-- Start Given data --

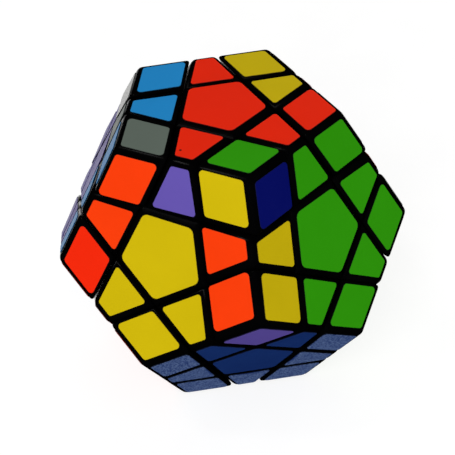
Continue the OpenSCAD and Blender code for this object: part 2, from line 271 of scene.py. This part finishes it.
# ---- Springs ----------------------------------------------------------------
# A small coil spring of steel wire stands round each screw, under the washer.
# It presses the centre down on its arm.
WIRE = 0.32 * MM
WIRE_SIDES = 8
COIL = 2.25 * MM
COIL_TURNS = 4
STEPS_A_TURN = 26
SPRING_FOOT = 22.03 * MM
SPRING_RISE = 6 * MM - 2 * WIRE


def wind_spring(bm, place):
    """One coil of round wire, wound upwards from the foot of the spring."""
    steps = COIL_TURNS * STEPS_A_TURN
    last = None
    for i in range(steps + 1):
        turn = 2 * math.pi * i / STEPS_A_TURN
        ring = []
        for j in range(WIRE_SIDES):
            around = 2 * math.pi * j / WIRE_SIDES
            reach = COIL + WIRE * math.cos(around)
            up = SPRING_FOOT + WIRE + SPRING_RISE * i / steps + WIRE * math.sin(around)
            spot = Vector((reach * math.cos(turn), reach * math.sin(turn), up))
            ring.append(bm.verts.new(place @ spot))
        if last:
            for j in range(WIRE_SIDES):
                k = (j + 1) % WIRE_SIDES
                strip = bm.faces.new((last[j], last[k], ring[k], ring[j]))
                strip.smooth = True
        else:
            bm.faces.new(ring)
        last = ring
    bm.faces.new(list(reversed(last)))


springs = bmesh.new()
for face in FACES:
    wind_spring(springs, frame_on(face))
bmesh.ops.recalc_face_normals(springs, faces=springs.faces)
as_object("core_springs_coiled", springs, steel, CORE_BODY, ["core_springs"])


# ---- Centre cups and feet ---------------------------------------------------
# The cups turn on the core's arms and flare over the slides of the edges. The
# feet of the edges and corners are moulded apart and pushed into their shells.
BLACK = (0.0004, 0.0004, 0.0005)
BLACK_WORN = (0.0012, 0.0012, 0.0014)
FOOT_EDGE = 0.2 * MM
CENTRE_NODES = ("still_centres", "top_centre", "front_centre", "back_centre")

black_plastic = moulded_plastic("black_plastic", BLACK, BLACK_WORN, roughness=0.25, specular=0.07)
for node in CENTRE_NODES:
    finish_cad(node, black_plastic, FOOT_EDGE)
    group = node.split("_")[0]
    finish_cad(group + "_edge_feet", inner_plastic, FOOT_EDGE)
    finish_cad(group + "_corner_feet", inner_plastic, FOOT_EDGE)


# ---- Caps, edge shells and corner shells ------------------------------------
# Black moulded shells with flat outer faces and softly rounded rims. A cap is
# pressed into its cup and the others clip on their feet, a thin gap apart.
FACE = 35 * MM
CUT = 24.05 * MM
GAP = 0.15 * MM
ROUND = 1.1 * MM
CAP_FOOT = 33.4 * MM
SHOULDER_DEPTH = 0.99 * MM
EDGE_CUTBACK = 2.23 * MM
CORNER_CUTBACK = 2.73 * MM
CORNER_TILT = math.acos(math.sqrt((5 + 2 * math.sqrt(5)) / 15))
EDGE_SEAM = CUT / math.cos(TILT / 2) + EDGE_CUTBACK
CORNER_SEAM = CUT / math.cos(CORNER_TILT) + CORNER_CUTBACK
NECK = math.pi / 2 - TILT / 2 - math.acos(CUT / (FACE - SHOULDER_DEPTH))
RAW_BLOCK = 200 * MM
TOUCH = 0.001 * MM
FLAT_AREA = 6 * MM * MM
TURNING = {"top": "top", "front": "front", "low_north_east": "back"}
TOP_TURNED = Matrix.Rotation(math.radians(2.2), 4, "Z")

# A piece is named by the faces it shows: one, two or three of them.
EDGES = [(a, b) for i, a in enumerate(FACES) for b in FACES[i + 1 :] if beside(a, b)]
CORNERS = []
for a, b in EDGES:
    for c in FACES[FACES.index(b) + 1 :]:
        if beside(a, c) and beside(b, c):
            CORNERS.append((a, b, c))
STILL_CORNERS = [c for c in CORNERS if not any(f in TURNING for f in c)]


def body_of(faces):
    for face in faces:
        if face in TURNING:
            return TURNING[face] + "_layer"
    return CORE_BODY


def node_of(faces, kind, members, still_node):
    """The node of an edge or corner: numbered in its own turning layer, or a still one."""
    for face in TURNING:
        if face in faces:
            mates = [m for m in members if face in m]
            return TURNING[face] + "_" + kind + "_" + str(mates.index(faces) + 1)
    return still_node


def left_turned(faces):
    """The top layer was left a little turned; the others stand square."""
    return TOP_TURNED if "top" in faces else Matrix.Identity(4)


def outward(faces):
    return sum((AXES[f] for f in faces), Vector()).normalized()


def solid_between(planes, rims):
    """The solid inside some planes, rounded where it meets the outer face of each rim."""
    bm = bmesh.new()
    bmesh.ops.create_cube(bm, size=RAW_BLOCK)
    for normal, distance in planes:
        cut = bmesh.ops.bisect_plane(
            bm,
            geom=bm.verts[:] + bm.edges[:] + bm.faces[:],
            dist=1e-7,
            plane_co=normal * distance,
            plane_no=normal,
            clear_outer=True,
        )
        loop = [g for g in cut["geom_cut"] if isinstance(g, bmesh.types.BMEdge)]
        bmesh.ops.edgeloop_fill(bm, edges=loop)
    bmesh.ops.recalc_face_normals(bm, faces=bm.faces)
    outer = []
    for edge in bm.edges:
        if any(all(abs(v.co.dot(axis) - FACE) < TOUCH for v in edge.verts) for axis in rims):
            outer.append(edge)
    bmesh.ops.bevel(
        bm, geom=outer, offset=ROUND, offset_type="OFFSET", segments=4, profile=0.5, affect="EDGES"
    )
    return bm


def shell(name, faces, planes, node):
    bm = solid_between(planes, [AXES[f] for f in faces])
    bm.transform(left_turned(faces))
    for face in bm.faces:
        face.smooth = face.calc_area() <= FLAT_AREA
    as_object(name, bm, black_plastic, body_of(faces), [node])


for face in FACES:
    planes = [(AXES[face], FACE), (-AXES[face], -CAP_FOOT)]
    planes += [(AXES[f], CUT - GAP) for f in FACES if beside(face, f)]
    node = TURNING[face] + "_cap" if face in TURNING else "still_caps"
    shell("cap_" + face, (face,), planes, node)

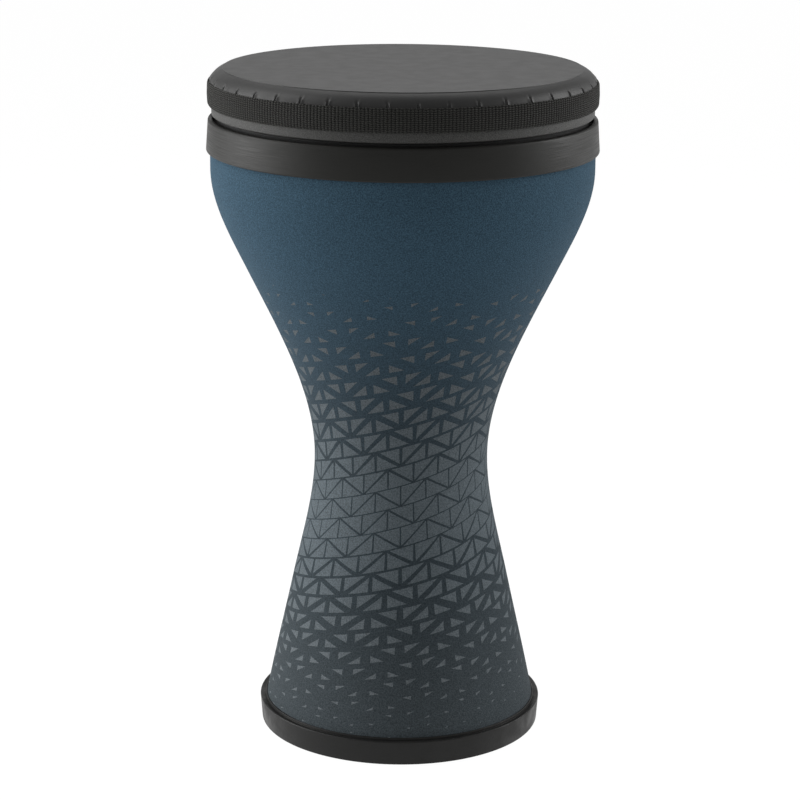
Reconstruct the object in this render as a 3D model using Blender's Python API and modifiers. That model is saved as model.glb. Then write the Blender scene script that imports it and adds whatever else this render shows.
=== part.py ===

-- End Given data --

Aim - Set down, word for word, every line from the line that holds "Reconstruct the object" to the end of the entries above, including both ends.

Output of the task -
Reconstruct the object in this render as a 3D model using Blender's Python API and modifiers. That model is saved as model.glb. Then write the Blender scene script that imports it and adds whatever else this render shows.
=== part.py ===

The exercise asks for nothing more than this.